The daily grosses went from $61,457 ($15k+/screen) on Friday to $42,652 ($10,663/screen) on Saturday to $20,714 ($5,117/screen) on Sunday – all precipitous dropoffs that show even in their liberal enclave – it did not increase an audience at all (Saturday should have been the biggest showing because you have more patrons available at all hours of the day rather than (essentially) Friday evening crowds only).

This is horribly down from the original film which ALSO originally premiered in just 4 theaters. Per Deadline:
An Inconvenient Truth opened via Paramount Classics in May, 2006 taking in over $281K in its debut weekend in four locations, averaging $70,332, a bit more than double this weekend’s PTA for Truth To Power. An Inconvenient Truth went on to cume over $24.14M in U.S. theaters.

The filmmakers touted an “A” CinemaScore rating – which of course is easily attained by only tallying the choir who are attracted to it in the first place.

Inconvenient Truth only reached 587 screens in a wider release (most major films never release on less than 1,200 screens and blockbusters double that) but did an impressive business in – again – highly selected urban markets.

My comment had nothing to do with the quality (extremely subpar) of the film by aesthetic standards, the content appeal to audiences (pathetic as proven in the daily box office on 4 screens) or the projected success of a wider release (which will fail miserably).
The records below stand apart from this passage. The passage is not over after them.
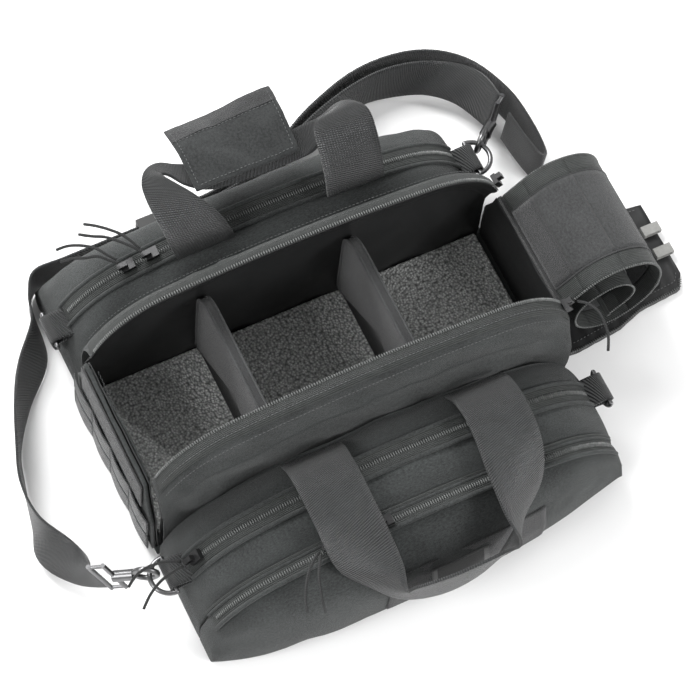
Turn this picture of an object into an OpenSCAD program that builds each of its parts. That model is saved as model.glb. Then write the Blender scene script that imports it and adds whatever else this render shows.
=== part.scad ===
// Soft gear bag: a main compartment with a roll-back zipped lid, three
// zipped outside pockets, an end pocket flap, two grab handles, a shoulder
// strap and movable padded dividers. Origin at the middle of the footprint,
// on the ground. X runs along the bag, -Y is the front, +Z is up.

/* [Main compartment] */
// Half the length of the main compartment, outside
half_len = 186; // [180:1:190]
// Half the width of the main compartment at its base, outside
half_wid = 78; // [76:1:80]
// Half the width of the zipped top opening
half_mouth = 57; // [54:1:60]
// Height of the opening's rim at the middle of the bag
rim_top = 163; // [155:1:170]
// Thickness of a padded wall
wall = 5.5; // [4:0.5:6]

/* [Pockets] */
// Height of the pocket tops at the middle of the bag
pocket_top = 111; // [105:1:115]
// How far the back of the rear pocket stands from the middle
rear_y = 166; // [160:1:170]
// Where the organizer ends and the outer pocket begins
crease_y = -154; // [-156:1:-152]
// How far the outer pocket bulges out of the organizer
outer_bulge = 38; // [30:1:42]
// Half the length of the pockets
pocket_half = 182; // [178:1:182]

/* [Lid] */
// Spacing of the lid's folding lines
lid_pitch = 42.05; // [42:0.01:42.1]
// Thickness of the lid's cloth panels
lid_thick = 3; // [2:0.5:3]
// Height of the lid's root fold
lid_root_z = 97; // [96:0.5:98]

/* [Webbing and hardware] */
// Width of the carry handle webbing
handle_w = 50; // [40:1:50]
// Thickness of the carry handle webbing
handle_t = 2.6; // [2:0.1:3]
// Width of the shoulder strap webbing
strap_w = 38; // [30:1:40]
// Thickness of the shoulder strap webbing
strap_t = 2; // [1.5:0.1:2.5]
// Width of the corner tab webbing
tab_w = 24; // [20:1:24]
// Wire radius of the D-rings
ring_r = 2; // [1.5:0.1:2]
// Inside half width of the D-rings
ring_half = 15; // [14:0.5:16]

/* [Hidden] */
$fn = 48;

cloth = "#45494a";
lining = "#1d1f20";
foam = "#5a5d5f";
webbing = "#3b3f42";
zip_tape = "#343a38";
steel = "#8d9092";
eps = 0.3;

// The rim's side view is one long arc with a tighter arc at each end, and so
// is each pocket's top edge.
rim_big = 900;
rim_mid = 115;
rim_small = 77.5;
pocket_big = 500;
pocket_mid = 125;
pocket_small = 80;

function two_arcs(x, big, mid, small, top) =
    let (a = asin(mid / big), join_z = top - big + big * cos(a),
        cx = mid - small * sin(a), cz = join_z - small * cos(a))
    abs(x) <= mid ? top - big + sqrt(big * big - x * x)
        : cz + sqrt(max(0, small * small - pow(abs(x) - cx, 2)));
function rim_z(x) = two_arcs(x, rim_big, rim_mid, rim_small, rim_top);
function top_z(x) = two_arcs(x, pocket_big, pocket_mid, pocket_small, pocket_top);

// Where the small end arc of a pocket's top is centred
function end_arc_x() = pocket_mid - pocket_small * pocket_mid / pocket_big;
function end_arc_z() = pocket_top - pocket_big
    + (pocket_big - pocket_small) * cos(asin(pocket_mid / pocket_big));

// Stations along the bag, closer together towards its ends
function stations(half, n = 12) = [for (i = [-n:n]) half * sin(90 * i / n)];

// A closed solid through rings of equal point counts
module loft(rings) {
    n = len(rings[0]);
    m = len(rings);
    polyhedron(
        points = [for (r = rings) each r],
        faces = concat(
            [[for (j = [0:n - 1]) j]],
            [for (i = [0:m - 2], j = [0:n - 1])
                [i * n + j, (i + 1) * n + j, (i + 1) * n + (j + 1) % n, i * n + (j + 1) % n]],
            [[for (j = [n - 1:-1:0]) (m - 1) * n + j]]),
        convexity = 6);
}

// A smooth curve through a few points, k steps between each pair
function curve(p, k) = [
    for (i = [0:len(p) - 2], j = [0:k - 1])
        let (a = p[max(i - 1, 0)], b = p[i], c = p[i + 1], d = p[min(i + 2, len(p) - 1)], t = j / k)
        0.5 * (2 * b + (c - a) * t + (2 * a - 5 * b + 4 * c - d) * t * t
            + (3 * b - a - 3 * c + d) * t * t * t),
    p[len(p) - 1]];
function unit(v) = v / norm(v);
function heading(p, i) = unit(p[min(i + 1, len(p) - 1)] - p[max(i - 1, 0)]);

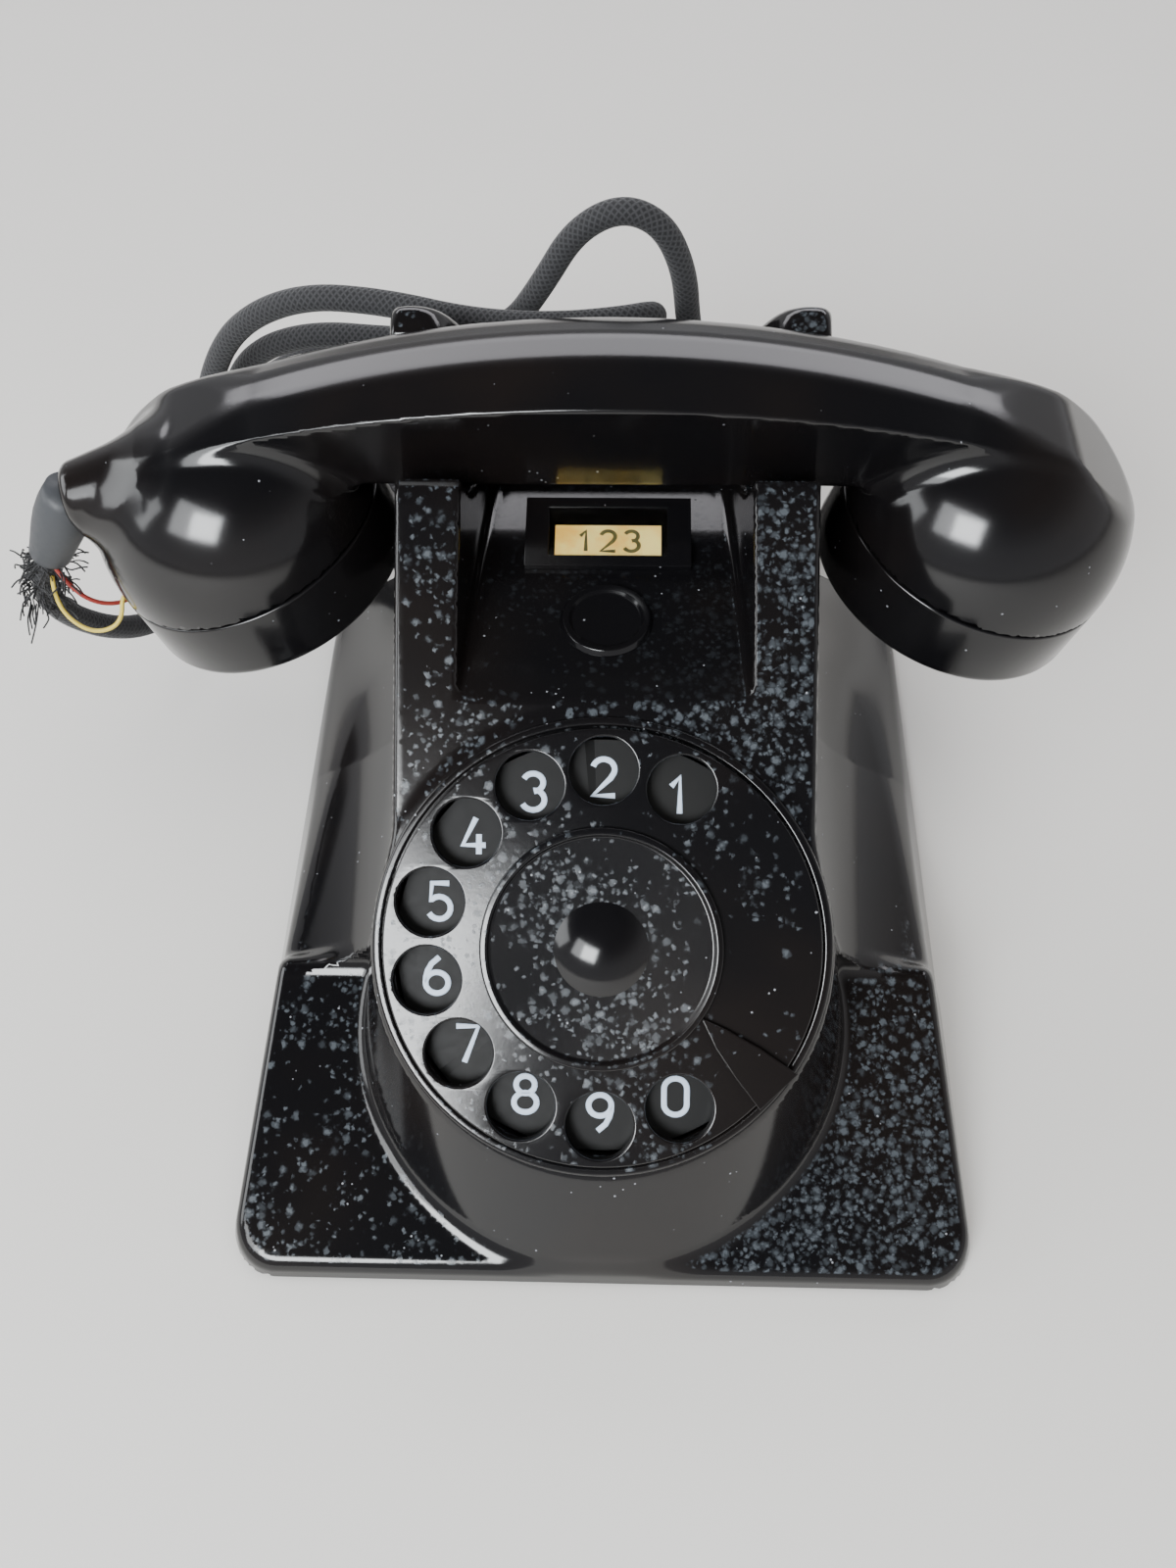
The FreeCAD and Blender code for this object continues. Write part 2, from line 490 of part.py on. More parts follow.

My point to Watts is that while having a pig roast on red meat for those of us who know it be utter BS is great – the REAL target are for those friends, neighbors and relatives on Facebook who are the ones needing to be educated. The Hollywood hype model can not be overcome by claiming it “failed” on 4 screens when it “won” the weekend of all limited release films. Even highlighting the horrific 30% dropoff from Friday to Saturday is to nuanced for the average observer. NEXT WEEKEND however will provide all kinds of REAL data that will impact the people we are trying to persuade with truth. They won’t get 500 screens giving a headline that the sequel is a “bomb” because no theater wants to pick it up. Even if Paramont was to force it into 400+ Theaters – the daily premier dropoff suggests this will be in theater for a week or two – likely under $1000 a screen – the kiss of death in the movie industry.